There is something hard for me to admit but it needs to be said. I was apprehensive when I first went to Mohaned and Zainab’s house. I guess the unfamiliar provokes anxiety in me. I kept thinking of the negative things I’d heard about refugees and Muslims mostly in the media — that their women are oppressed, that they don’t like Americans, that they want to rule the U.S. with Sharia Law, that they would judge me for not covering my head.
In my logical mind, I knew this information was mostly wrong. I knew that half of what I hear in the media is alarmist and just to get ratings. I have dear friends who are from the Middle East. They are amazing, lovely people but, nevertheless, I was apprehensive.
I spend a lot of time spouting what I believe to be morally correct, righteous rhetoric about embracing those in need and not shunning those different from us. I truly believe we should remain a welcoming country, but I was still afraid. I am ashamed to admit this but I am admitting it, because as I sat in Mohaned and Zainab’s humble, simple home – embraced by their warm acceptance – I felt utterly humbled. Humbled because they welcomed me. Humbled because they shared their story and their lives with me.

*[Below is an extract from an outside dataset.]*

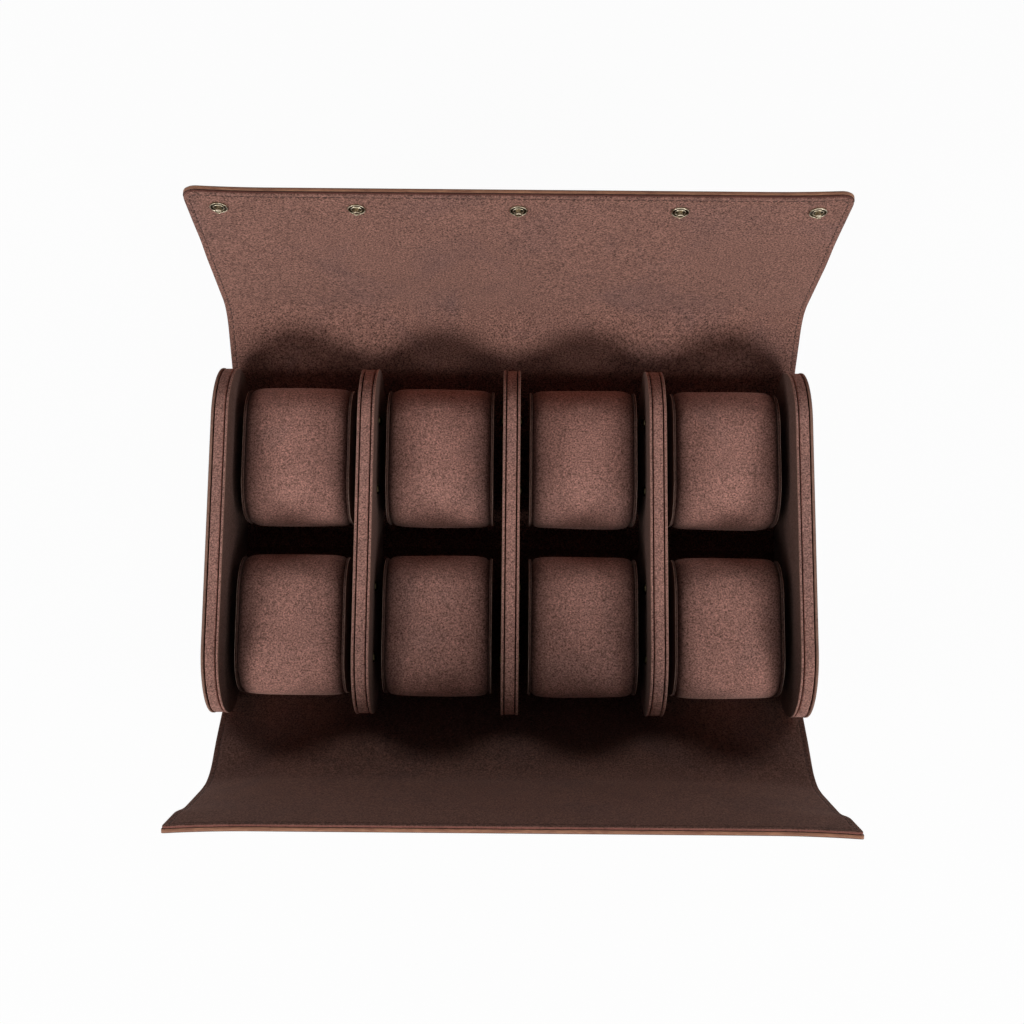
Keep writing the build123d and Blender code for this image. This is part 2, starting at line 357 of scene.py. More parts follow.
@dataclass(frozen=True)
class Leather:
    """Waxed leather with a pebbled grain and a worn, lighter crest on each pebble."""

    name: str
    pattern: Pattern
    deep: Colour = (62, 40, 32)
    worn: Colour = (92, 60, 47)

    def material(self) -> Finish:
        """Build the material."""
        make = Shader(self.name, self.pattern)
        cloud = make.spread(make.grain(22, 4, 0.6, 0.6), 0.32, 0.68)
        pebble = make.pebbles(1150)
        valley = make.spread(pebble, 0.0, 0.12, 0.72, 1.06)
        fine = make.spread(make.grain(2400, 3, 0.6), 0.3, 0.7, 0.92, 1.08)
        colour = make.scaled(make.between(cloud, self.deep, self.worn), valley, fine)
        relief = make.relief(make.spread(pebble, 0.0, 0.3), 0.00022, 0.5)
        relief = make.relief(make.grain(260, 3, 0.5), 0.0004, 0.25, relief)
        relief = make.relief(make.grain(3000, 2, 0.5), 0.00006, 0.3, relief)
        return make.surface(Base_Color=colour, Normal=relief, Specular_IOR_Level=0.3,
                            Roughness=make.spread(cloud, 0.0, 1.0, 0.52, 0.66),
                            Coat_Weight=0.04, Coat_Roughness=0.45)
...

They are only one month away from having a new baby yet have nothing they need and very little means to get it. Their lives have been upended. They have lost all of their worldly possessions. They live in a simple, spartan home. They have lost their extended family. They have come to a foreign land where they struggle to communicate. They have to start over — from scratch. Yet, in the midst of all that, they are so GRATEFUL. So relieved. So happy.
Mohaned said, “We are not here to get rich or pursue the American dream. We only want to live in peace and safety. We want our children to be safe and have a future.”